January 27, 2010
Analyzing the tire industry in 2009 and beyond
Tariffs were imposed. Labor negotiations were held. Raw material prices were volatile. Saul Ludwig watched as the drama unfolded. Looking back, he tells us what it all means for our industry
By: Bob Ulrich

“As we look to 2010, we see all the manufacturers starting to ramp up spending,” says Saul Ludwig. “There is a general feeling that consumer tire demand will increase.”
The drama brought about by the recession has yet to be played out, according to tire industry analyst Saul Ludwig.
“In a technical sense, yes, the recession is over — but not for the average American,” he says. “The 10% who are unemployed certainly wouldn’t think so.
"We’ve seen some inventory restocking that has yielded improved GDP (gross domestic product) numbers for the last two quarters, but real-end demand is still sluggish. Very simply, the recession took a toll on the tire industry.”
The lingering effects will not shake the guarded optimism he has for our industry in 2010, however.
“If gasoline prices hold in the $2.50 to $2.75 per gallon range, tire demand should improve modestly in 2010,” he says. “Manufacturers’ profits also should be improved from the low levels of 2009.”
Ludwig, a managing director with KeyBanc Capital Markets, has been writing a monthly column for Modern Tire Dealer since April 1975.
However, he began reviewing the tire industry for MTD’s annual “Facts Issue” in 1973.
Editor Bob Ulrich sat down with Ludwig to discuss the highs and lows of a very dramatic year, which encompassed not only a historic recession, but also the imposition of an additional 35% tariff on consumer tires imported from China.
MTD: Now that the dust has settled, what effect has the 35% tariff, which went into effect on Sept. 26, had on the industry, from tire manufacturers to consumers?
Ludwig: For manufacturers, there has been little impact. Prices were increased to cover the tariffs. However, some North American manufacturers are gaining share as imports to the U.S. are down dramatically.
It’s a totally different story for private brand marketers. The tariffs have made life more challenging for some, as their main source of supply and competitive edge was compromised. They now will have to look to Korea, Taiwan, Indonesia, maybe even Malaysia and Thailand for product.
The tariffs had little impact on most tire dealers. As a general rule, they almost always had some product available to make the sale because they carry eight or nine different brands. But certain sizes did become more difficult to get late in the year, causing some consumers to have to wait one or two days to get the tires they required.
When manufacturers raise prices, the pricing of tires in inventory, which were purchased at a lower price, also gets raised. So the tire dealers we talked with had a pretty decent year, even though they sold fewer tires.

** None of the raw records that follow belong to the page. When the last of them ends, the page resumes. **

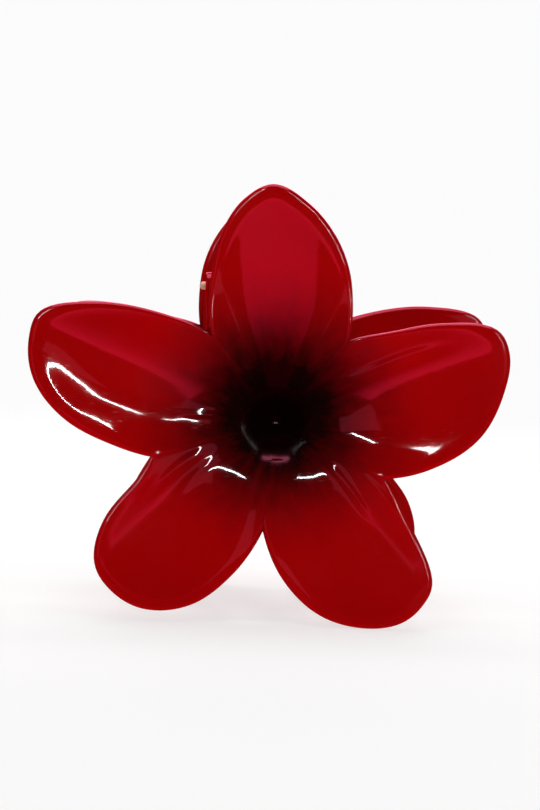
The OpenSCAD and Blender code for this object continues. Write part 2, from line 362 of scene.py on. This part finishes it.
def lug(x_mid):
    """One lug: a round eye on the pin and a tapering web down to the wall."""
    wall_z = np.arange(PIN_RISE + WEB_TOP, PIN_RISE - WEB_BOTTOM - 0.05, -1.1)
    outline = [(mid_y(x_mid, z), CENTRE[1] + z) for z in wall_z]
    eye = np.radians(np.linspace(-66, 78, 25))
    outline += [(EYE_R * math.cos(t), PIN.z + EYE_R * math.sin(t)) for t in eye]
    return plate(outline, (0, PIN.z, BORE_R), x_mid, LUG_T, LUG_EDGE)


def guide(x_mid):
    """A low rib on the handle's back, beside the spring leg's end."""
    z = PIN_RISE + LEG_RISE
    line = [(-3.5, 0), (-2, GUIDE_H), (1.5, GUIDE_H), (2.5, 0)]
    outline = [(mid_y(x_mid, z + dz) + dy, CENTRE[1] + z + dz) for dz, dy in line]
    return plate(outline, None, x_mid, GUIDE_T, GUIDE_EDGE)


def fillet(x_mid, thick, z_low, z_high, size):
    """Concave strips where a plate meets the wall's back, on both of its faces."""
    sunk = 0.3                        # how far a strip reaches into the plate and the wall
    parts = []
    for side in (-1, 1):
        points, faces = [], []
        heights = np.linspace(z_low, z_high, 16)
        bend = [(1 - math.sin(t), 1 - math.cos(t)) for t in np.radians(np.linspace(0, 90, 6))]
        for z in heights:
            row = [(thick / 2 - sunk, -sunk)] + [(thick / 2 + size * u, size * v) for u, v in bend]
            for off, up in row:
                x = x_mid + side * off
                back = mid_y(x, z) + float(wall(math.hypot(x - CENTRE[0], z))) / 2
                points.append((x, back + up - 0.02, CENTRE[1] + z))
        n = len(bend) + 1
        for i in range(len(heights) - 1):
            for k in range(n):
                quad = (i * n + k, i * n + (k + 1) % n, (i + 1) * n + (k + 1) % n, (i + 1) * n + k)
                faces.append(quad if side > 0 else quad[::-1])
        ends = [tuple(range(n)), tuple(range((len(heights) - 1) * n, len(heights) * n))]
        faces += [ends[0][::-1], ends[1]] if side > 0 else [ends[0], ends[1][::-1]]
        parts.append((points, faces))
    return parts


def merged(parts):
    points, faces = [], []
    for p, f in parts:
        faces += [tuple(i + len(points) for i in face) for face in f]
        points += p
    return points, faces


def hinge_lugs():
    parts = [lug(OUTER_X), lug(INNER_X)]
    for x in (OUTER_X, INNER_X):
        parts += fillet(x, LUG_T, PIN_RISE - 8.6, PIN_RISE + 1.7, FILLET)
    for side in (-1, 1):
        parts.append(guide(-COIL_X + side * (WIRE_D / 2 + GUIDE_T / 2 + GUIDE_GAP)))
    return merged(parts)


def root_z(x):
    """Height of a tooth's root from the flower's centre: the roots lie on an arch."""
    return -9 - 7.5 * (x / 22) ** 2


def tip_z(x):
    """Height of a tooth's tip: the middle teeth are shorter, so that the comb closes round the hair."""
    return -28 + 8 * math.exp(-((x / 7) ** 2)) + 1.5 * (x / 22) ** 4


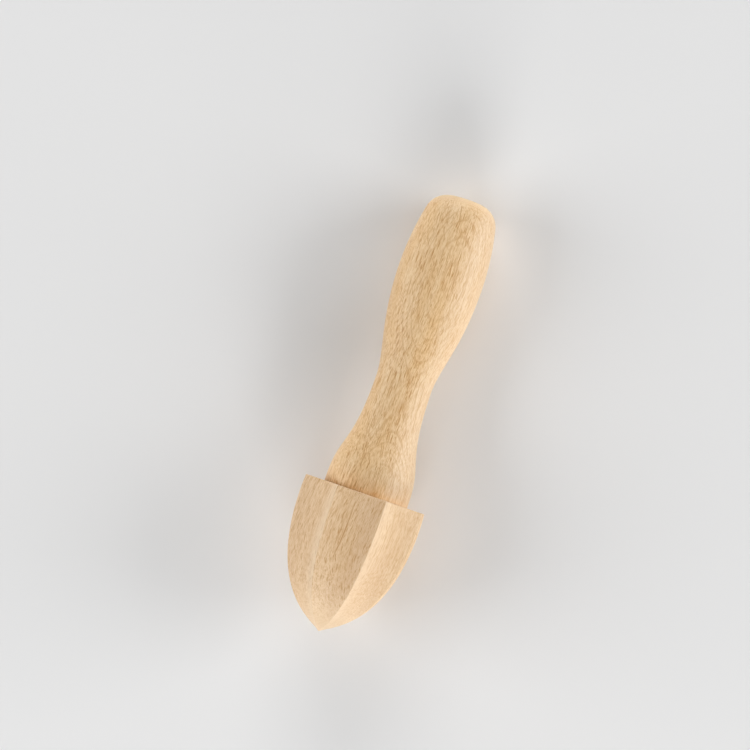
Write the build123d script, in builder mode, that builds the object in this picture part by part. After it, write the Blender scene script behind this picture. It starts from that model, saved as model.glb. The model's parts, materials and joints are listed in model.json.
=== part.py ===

For consumers, prices went up $3 to $5 per tire, but considering that a consumer buys new tires once every four years, having to pay up to $20 more for a set of four tires did not stop them from making a purchase. Additionally, the price gap between low- and medium-end tires narrowed.
Overall, the tariffs will have an effect on the number of consumer tires imported from China for the next three years. By the time the tariffs expire in September 2012, however, China’s own need for tires may keep imports to the U.S. from reaching pre-tariff levels. It may not have the capacity to ramp up imports again.
There will always be tires from China in the U.S. marketplace. There just might not be as many.